Im Anschluss an die Eröffnungszeremonie protestierten im Konferenzgebäude die anwesenden Vertreter von indischen Bauernverbänden und NGOs spontan für eine dauerhafte Lösung des Ernährungssicherheitsproblems und gegen eine zeitlich begrenzte Friedensklausel. – Ein Kompromiss zeichnet sich noch nicht ab. Ob die Strategie, Indien in die Ecke zu drängen, dabei hilft, kann bezweifelt werden. 

*) Tobias Reichert ist Teamleiter bei Germanwatch für Welternährung, Landnutzung und Handel. 

Nachsatz: Unterdessen hat der UN-Sonderberichterstatter für das Recht auf Nahrung, Olivier De Schutter, erklärt, das Bali-Paket müsse den Entwicklungsländern eine ehrgeizige Politik der Ernährungssicherung gestatten.

WTO: Es wird noch mal spannend in Bali

Gastblog von Tobias Reichert*), z.Zt. Bali 

Am Vorabend der 9. Ministerkonferenz der WTO in Bali ähnelt die Stimmung wieder ein wenig der der Nuller Jahre: Die Delegationen haben Ihr Ziel verfehlt, schon im Vorfeld des Ministertreffens zu einer Einigung zu kommen. Die Minister stehen damit vor intensiven Verhandlungen: Entweder müssen sie eine ganze Reihe von zum Teil sehr technischen Streitfragen lösen – oder die Konferenz wird ohne Ergebnis enden (>>> Comeback der WTO in Bali… oder Überlebenssicherung durch Resteverwertung?).

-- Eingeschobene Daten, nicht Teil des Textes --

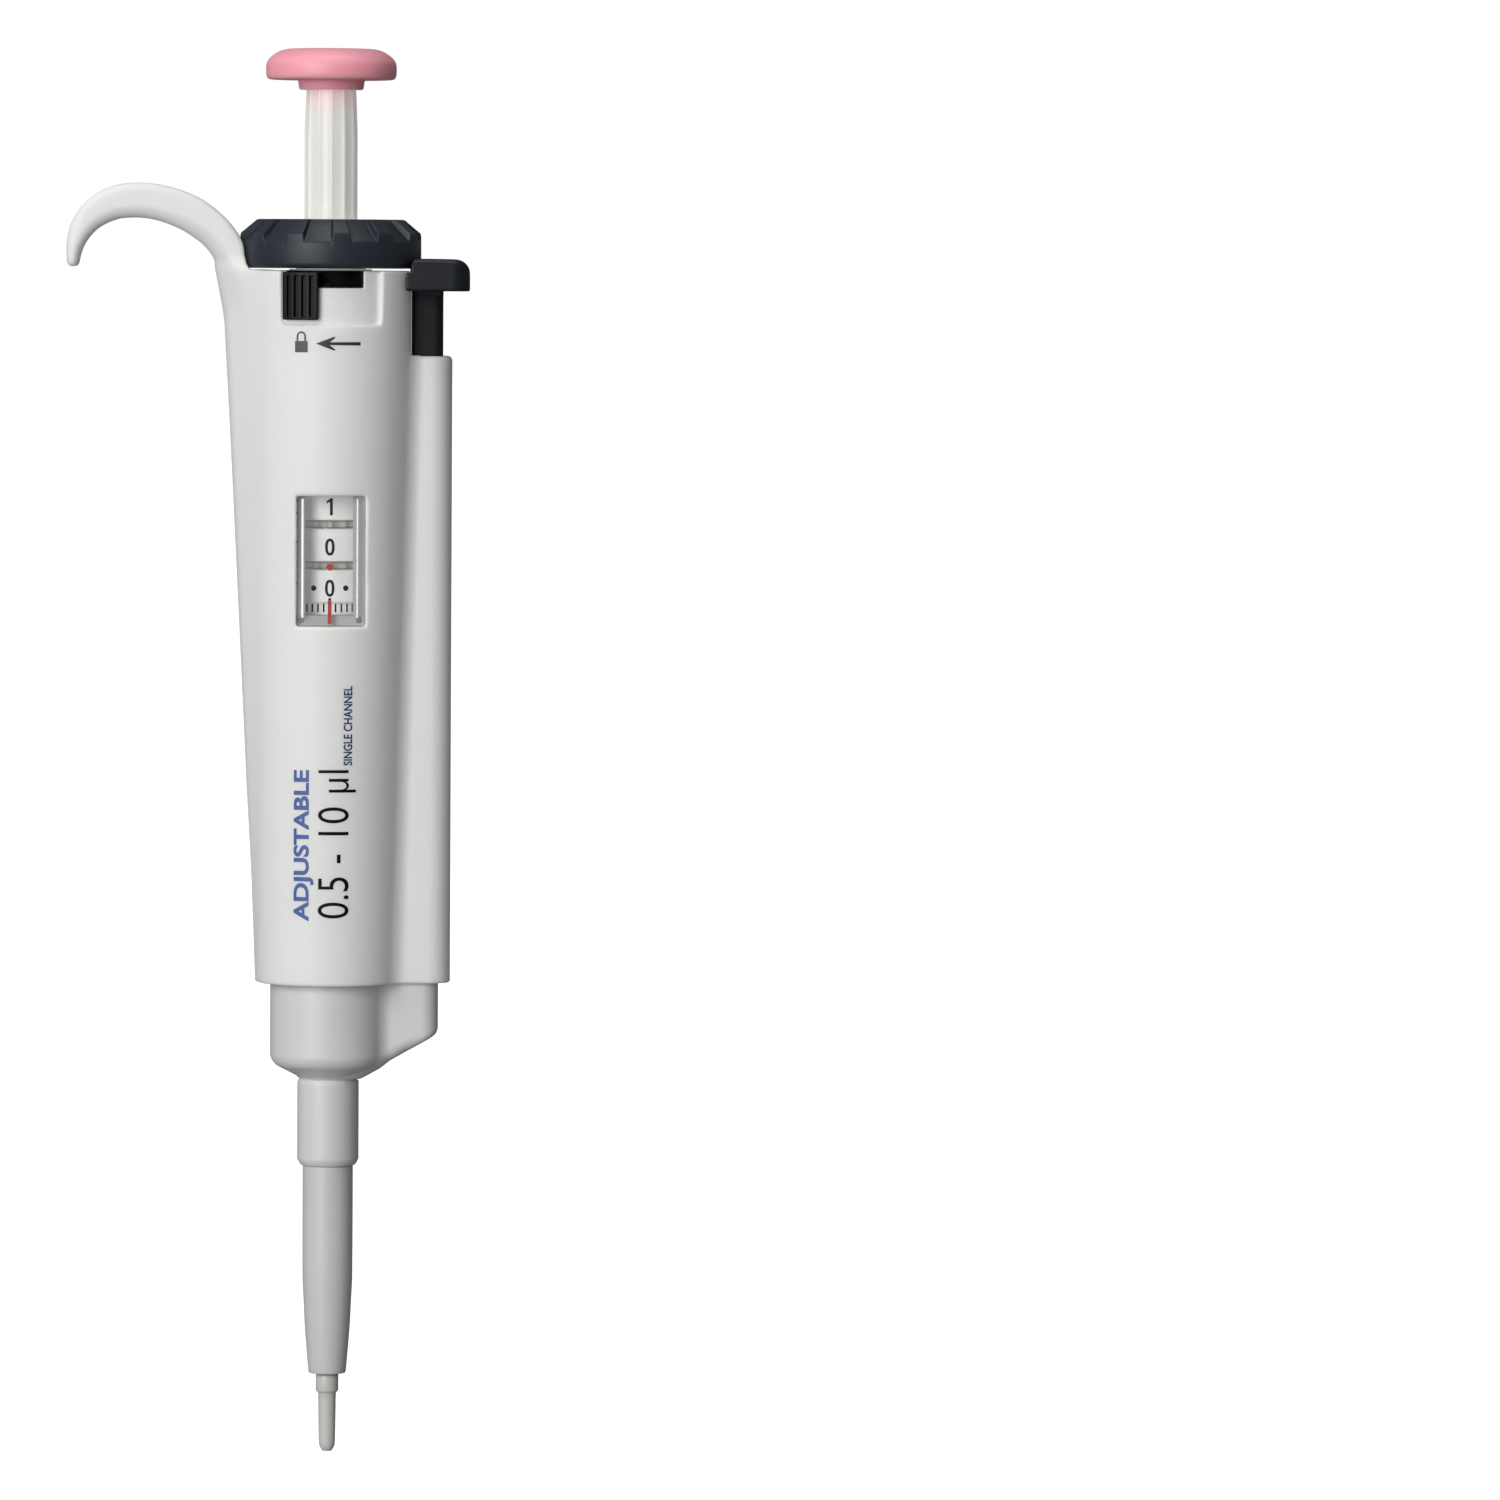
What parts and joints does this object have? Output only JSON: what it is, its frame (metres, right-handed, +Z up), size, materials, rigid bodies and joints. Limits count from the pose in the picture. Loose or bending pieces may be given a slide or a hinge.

Dabei hatten der neue WTO-Generaldirektor Azevêdo und sein Vorgänger Lamy versucht, genau dieses Szenario zu verhindern. Das „Bali-Paket“ besteht aus ausgewählten Aspekten des Doha-Mandats, von denen vermutet wurde, dass eine Einigung relativ einfach wäre. Azevêdo koordinierte vor dem Gipfel intensive Verhandlungen in Genf, und erklärte, dass in Bali selbst keine Verhandlungen mehr statt finden würden. Auch als in der letzten Woche keine Einigung erzielt wurde, ließ er zunächst offen, was in Bali geschehen solle.

Direkt nach der Ankunft, ließ er sich dann von einer Reihe von Ländern „bitten“, doch noch einen Anlauf zum Abschluss in Bali zu machen. Eine Reihe von Industriestaaten und Entwicklungsländer-Koalitionen veröffentlichten eine entsprechende Erklärung. Interessanterweise fehlen mit den USA, der EU, China, Indien und Brasilien die mächtigsten Mitglieder als Unterzeichner. Damit soll vermutlich das Argument betont werden, dass vor allem kleinere Länder von multilateralen Regeln profitieren. Die Gruppe der großen Schwellen- und Entwicklungsländer (G20) in der WTO unter Führung von Brasilien und Indien, rief in einem später veröffentlichten Kommunique ebenfalls zu „konstruktivem Engagement“ bei der Ministerkonferenz auf.

Soll der Zeitplan eingehalten werden, stehen den Ministern nicht einmal zwei Tage zwischen Eröffnung und Ende der Konferenz für Verhandlungen zur Verfügung. Die Möglichkeiten, neue Ideen zu entwickeln und durchzusetzen, sind daher begrenzt. Eine Einigung ist wegen der überschaubaren Anzahl der Themen gleichwohl nicht ausgeschlossen. Eine zentrale Voraussetzung wird dafür sein, dass sich die Industrieländer dazu durchringen können, bei entwicklungsrelevanten Forderungen wie größerer Flexibilität bei Programmen der Ernährungssicherheit und beim Abbau der Exportsubventionen noch einmal nachzulegen.

*) Tobias Reichert ist Teamleiter bei Germanwatch für Welternährung, Landnutzung und Handel.